Tesla and Elon Musk did not immediately respond to requests for comment, the filing notes. Musk posted on X on Monday night: "FSD drives slowly through neighborhood streets and this was a high speed crash!" Separately, Ashok Elluswamy, Tesla's vice president of AI software, posted on X that "the driver manually overrode self-driving by pressing the accelerator all the way to 100% of the accel pedal in this residential area."
The crash is under review by the National Highway Traffic Safety Administration (NHTSA). The agency has, since 2016, opened nearly 50 special investigations into Tesla crashes thought to involve advanced driver assistance systems, with about two dozen deaths reported in those probes.
In March, the NHTSA escalated a probe of roughly 3.2 million Teslas equipped with Full Self-Driving, citing concerns that the system may fail to detect or warn drivers when visibility is poor. In 2023, Tesla issued a recall covering about 2 million vehicles, aimed at better ensuring drivers remain attentive when using Autopilot.
Tesla has described Autopilot as a feature that enables vehicles to steer, accelerate and brake within their lanes, and has characterized Full Self-Driving as letting vehicles obey traffic signals and change lanes. The company has said both systems require "fully attentive" drivers with their hands on the wheel.
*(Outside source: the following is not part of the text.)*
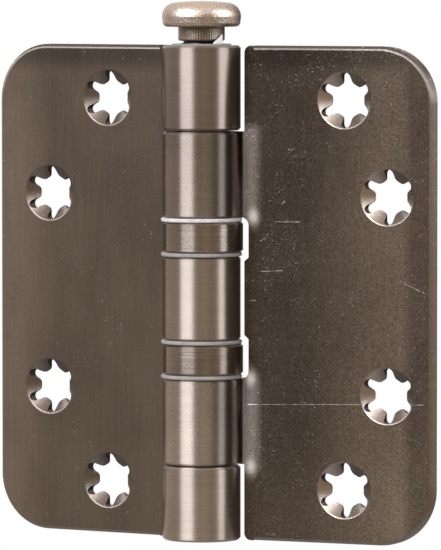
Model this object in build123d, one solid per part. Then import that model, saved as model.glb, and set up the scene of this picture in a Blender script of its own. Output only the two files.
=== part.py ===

The Barbours' lawyers did not immediately respond to requests for additional comment, and it is unclear whether Butler has retained legal representation; efforts to reach him were not immediately successful, the complaint states.
Context and legal posture
The Harris County filing frames the case as a wrongful death action focused on Tesla's conduct and its consumer warnings. The plaintiffs pursue compensatory and punitive relief, alleging the automaker's conduct amounted to gross negligence and that warnings about Autopilot and FSD were inadequate.
Regulatory backdrop
The NHTSA's ongoing scrutiny of Tesla's advanced driver assistance systems provides a regulatory context to the family's lawsuit. The agency's long-running special investigations and the recent escalation involving millions of vehicles with FSD underscore continuing safety questions tied to automated driving features.
What remains unclear
- The court filing and public posts do not provide full technical details about the systems' behavior immediately prior to the crash.
- There is no immediate public record in the filing about whether Butler has legal counsel.
- The automaker's formal position in response to the lawsuit was not available at the time the complaint was filed.